Because I wanted to change something in the Table of Content (ToC) at first I changed the names of sub-folders in the docs directory. How this table is built is not clear in the documentation of mkdocs, markdown or the material-theme that is used in mkdocs. By experimenting a bit I found out:

  • the order of the ToC is defined by the filenames and automatically arranged in alphabetic order;
  • the headers are drawn from the H1 header in that same file;
  • the order in the top menu is also alphabetically ordered, but here from the sub-folder names;
  • you can’t change the order because the folder names are also exactly the header names;
  • the materials theme automatically replaces the first character into a capital and replaces dashes by a space.

Tweaking the Theme

Some fonts and colors were not what I liked. This is well documented, so I changed some features in the mkdocs.yml file:

theme:
    name: material
    palette:
        # try other colors https://squidfunk.github.io/mkdocs-material/getting-started/#primary-colors
        scheme: slate
        primary: cyan
        accent: yellow
    font:
        # See available fonts at https://fonts.google.com/
        text: Roboto Slab
        code: Ubuntu Mono

Because I wanted the headers look different I used an extra style sheet by adding the following lines in the file:

extra_css:
  - styletweak.css

But it didn’t do everything I wanted. Apparently the color of the H1 is defined by the theme and can’t be changed. For the H2 I wanted to change the weight of the font, but that also wasn’t possible. So trying this in my css-file didn’t work:

h1 {
    font-family: "Futura";
    color:rgb(255, 0, 0)
}
h2 {
    font-family: "Futura";
    color:rgb(109, 250, 255);
    font-weight: bold;
}

This css drew the same result:

h1 {
    font-family: "Futura";
}
h2 {
    font-family: "Futura";
    color:rgb(109, 250, 255);
}

So that’s what I kept for now.

Help from others deserves credit, so I included some links to my content. Annoying was that links open in the active window. Official documentation said it was not possible to make markdown add :target="_blank" W3schools however suggested that adding {:target="_blank"} might work sometimes, depending on the site generator. And yes it does for mkdocs!

Learnings and Resources

The first week already got me quite frustrated sometimes. The instructors are often focused on “how to do it”. Usually they also address the “why to do it”, but the basic principles of the “how” are not enough clarified for a layman like me. Unluckily most documentation about markdown or mkdocs isn’t very clear either.

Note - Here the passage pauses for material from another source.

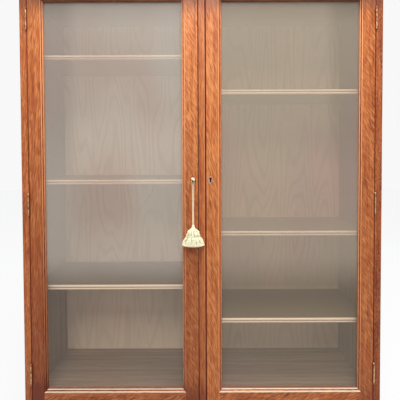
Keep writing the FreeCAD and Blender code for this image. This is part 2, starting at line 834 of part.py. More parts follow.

For practical information the most useful sources to me were:

I didn’t put footage into my documentation at the start, but did figure out how to in week 4. I downloaded ffmpeg which is widely used to convert, merge, stream or do anything to adapt your footage. I found all documentation on ffmpeg.org. This documentation is not very comprehensible for non-experts, but it was good enough for me to come up with a simple conversion line:

ffmpeg -i milling.mov -s 584x640 milling.mp4

I haven’t scripted this for film or pictures. For now I prefer to do it manually, becuase I want to be able to keep in control of the framing. Most pictures are oversized snapshots that I want to crop afterwards.